Benchmarks: ced.cpp vs PyTorch reference

June 21, 2026 · View on GitHub

End-to-end per-clip latency (mel frontend + ViT encoder + head → 527 probs), CPU-only, same machine, same clip. ced.cpp matches the PyTorch reference numerically (see parity); this measures speed and memory.

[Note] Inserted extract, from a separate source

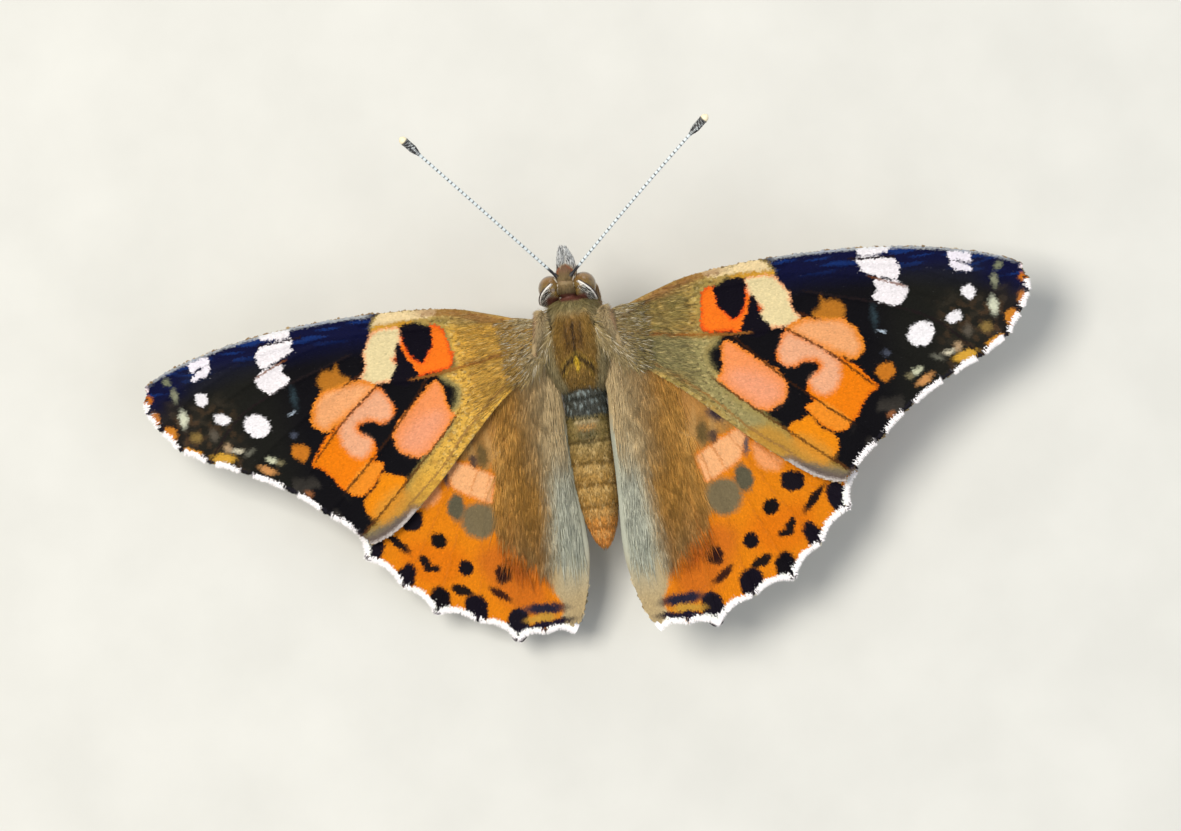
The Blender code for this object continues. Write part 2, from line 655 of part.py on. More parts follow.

Machine: AMD Ryzen 9 9950X3D, CPU only (no GPU).
Model: ced-base (86M params).
Clip: 10.11 s (1012 mel frames) — the single-chunk path.
PyTorch: transformers + torchaudio, f32 (no native CPU f16/int8).
ced.cpp: ggml CPU, -march=native + tinyBLAS, built Release.
40 timed iterations after 8 warmup; mean reported. Reproduce with the commands at the bottom.

Latency

Implementation	4-thread mean	4-thread RTF	1-thread mean	peak RSS
PyTorch (transformers, f32)	158.8 ms	64x	399.1 ms	717 MB
ced.cpp f32 (same precision)	126.6 ms	80x	433.3 ms	354 MB
ced.cpp f16	102.9 ms	98x	354.3 ms	189 MB
ced.cpp q8_0	117.1 ms	86x	410.3 ms	111 MB

RTF = clip seconds / inference seconds (higher is faster; ~100x = 100 s of audio classified per wall-second).

Takeaways

Same precision (f32 vs f32) is the apples-to-apples comparison: ced.cpp is ~1.25x faster (126.6 vs 158.8 ms) and uses 2x less memory (354 vs 717 MB) than PyTorch, at the same numerical output.
The quantized configs go further (near-lossless: identical top-5 tags): f16 is the CPU sweet spot at 102.9 ms/clip (~1.5x faster than PyTorch f32, ~100x realtime - tinyBLAS's f16 GEMM is the win), and q8_0 drops to 111 MB (~6.5x less than PyTorch) for a small dequant-overhead latency cost.
No Python/torch runtime is resident, so peak RAM is much lower across the board.
Single thread: ced.cpp f16/q8 still beat PyTorch, but f32 is marginally slower (PyTorch's oneDNN GEMM is strong single-threaded). On CPU, prefer f16.
Cold start: ced-cli classify (model load + inference) completes in ~0.15 s wall; the PyTorch path pays multi-second import torch/transformers startup before the first inference — a large practical gap for serving and CLI use.
Parity holds throughout: identical top-5 tags across all variants.

Reproduce

# ced.cpp (per quant level, 4 and 1 threads)
ced-cli bench models/ced-base-f16.gguf  /tmp/ced_test.wav --iters 40 --warmup 8 --threads 4
ced-cli bench models/ced-base-q8_0.gguf /tmp/ced_test.wav --iters 40 --warmup 8 --threads 1

# PyTorch reference (same clip + methodology)
python scripts/bench_torch.py --model mispeech/ced-base --wav /tmp/ced_test.wav \
    --iters 40 --warmup 8 --threads 4